Comment 15 Simon Kaegi CLA 2011-07-20 10:31:20 EDT
Looks ok. It seems like we should be able to handle the various nesting cases except when we try to upgrade a read lock to a write lock. e.g. write>write nesting and write>read nesting should be ok it's just read>write we need to be careful about.
Comment 16 Thomas Watson CLA 2011-07-20 11:37:13 EDT
(In reply to comment #15)
> Looks ok. It seems like we should be able to handle the various nesting cases
> except when we try to upgrade a read lock to a write lock. e.g. write>write
> nesting and write>read nesting should be ok it's just read>write we need to be
> careful about.

For simplicity I did not want to go there.  The code currently only supports read>read nesting.  Currently the code does not make any call outs while holding the write lock.  So it should not be possible for some external code (e.g. listeners) to be called while holding the write lock which could result in re-entering the logging system and acquiring another read/write lock.  Given the usage of the code I see no need to support write>read nesting or write>write nesting for this internal class.
Comment 17 Thomas Watson CLA 2011-07-21 13:04:24 EDT
Created attachment 200108 [details]
updated patch + test

I found an issue with the original patch while testing.  Here is an updated patch with a testcase.
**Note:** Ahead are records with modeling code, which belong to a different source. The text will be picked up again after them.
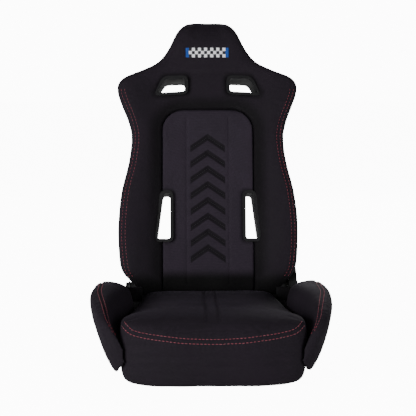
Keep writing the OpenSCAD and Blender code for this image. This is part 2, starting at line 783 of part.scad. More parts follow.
recliner_ring();
spring_peg();
back_shell();
shell_screws();
mirror([1, 0, 0]) bezel("shoulder");  // shoulder_bezel_left
bezel("shoulder");  // shoulder_bezel_right
mirror([1, 0, 0]) bezel("waist");  // waist_bezel_left
bezel("waist");  // waist_bezel_right
rear_bezels();
emblem_patch();
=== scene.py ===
"""Reclining sports bucket seat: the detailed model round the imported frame.

Lengths in the tables are millimetres; the backrest's own frame has x across the seat, v towards the
sitter and u up the slope. Everything is turned into row metres as the meshes are made.
"""

import json
import math

import bmesh
import bpy
import numpy as np
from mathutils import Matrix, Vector, noise
from mathutils.bvhtree import BVHTree
from mathutils.kdtree import KDTree


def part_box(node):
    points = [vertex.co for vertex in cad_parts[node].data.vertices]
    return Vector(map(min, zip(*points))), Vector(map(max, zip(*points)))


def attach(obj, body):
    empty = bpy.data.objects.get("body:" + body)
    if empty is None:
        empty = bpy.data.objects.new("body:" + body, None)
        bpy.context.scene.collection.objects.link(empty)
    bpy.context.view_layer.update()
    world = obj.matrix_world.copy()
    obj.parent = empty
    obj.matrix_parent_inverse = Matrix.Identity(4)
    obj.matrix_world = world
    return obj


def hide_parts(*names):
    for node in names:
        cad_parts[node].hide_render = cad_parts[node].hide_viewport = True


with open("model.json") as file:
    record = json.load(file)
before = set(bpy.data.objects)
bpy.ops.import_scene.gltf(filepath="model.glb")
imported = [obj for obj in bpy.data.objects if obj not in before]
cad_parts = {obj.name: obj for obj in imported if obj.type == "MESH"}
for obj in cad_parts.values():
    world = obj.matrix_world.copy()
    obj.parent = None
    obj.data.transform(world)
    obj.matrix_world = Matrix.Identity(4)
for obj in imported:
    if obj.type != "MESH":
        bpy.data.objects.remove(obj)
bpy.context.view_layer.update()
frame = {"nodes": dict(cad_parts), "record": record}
NODES = frame["nodes"]
MM = 0.001

# ---------- places, as the CAD has them ----------

LEAN = math.radians(13)
BACK_Y, BACK_Z = 165.0, 150.0
PIVOT_Y, PIVOT_Z = 205.0, 140.0
INSERT_HALF, INSERT_TOP, INSERT_CORNER, INSERT_FOOT = 121.0, 460.0, 58.0, -40.0
CHEVRON_COUNT, CHEVRON_HALF, CHEVRON_DROP, CHEVRON_PITCH, CHEVRON_TOP = 8, 45.0, 31.0, 41.2, 385.0
CHEVRON_BAND = 7.2
SHOULDER_SLOT = [(58, 505), (133, 501), (109, 538), (58, 540)]
WAIST_SLOT = [(98, 119.5), (132, 119.5), (116, 237.5), (98, 237.5)]
BEZEL_WALL = 3.3
CUSHION_FRONT, CUSHION_REAR = -295.0, 134.0
FOAM_FLOOR = 61.2
PAN_OUT = 210.0
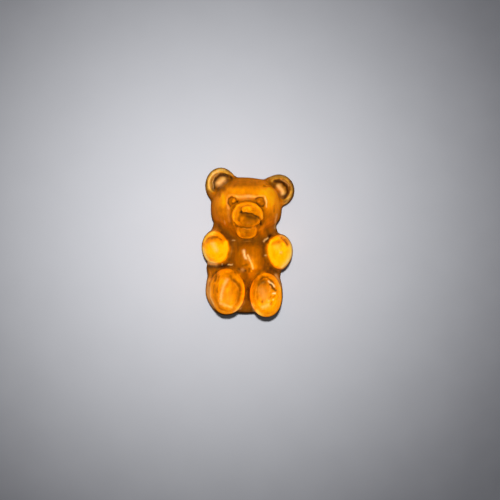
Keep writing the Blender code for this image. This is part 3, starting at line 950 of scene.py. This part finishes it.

The original issue was that the writeLock method did not decrement the writersWaiting lock when an exception was thrown.  I moved the decrementing to a finally block.

As suspected, with this fixed the original scenario could result in a stack overflow because of endless recursion.  I have added a check to detect nested read>read locks and put an arbitrary limit of 50 on them.
Comment 20 Thomas Watson CLA 2011-07-21 16:47:46 EDT
(In reply to comment #19)
> http://git.eclipse.org/c/equinox/rt.equinox.framework.git/commit/?h=R3_7_maintenance&id=1c8a3449eb3a02a76b49ef8ebe4b5948d0bab7ad

This was released to 3.7 under this commit.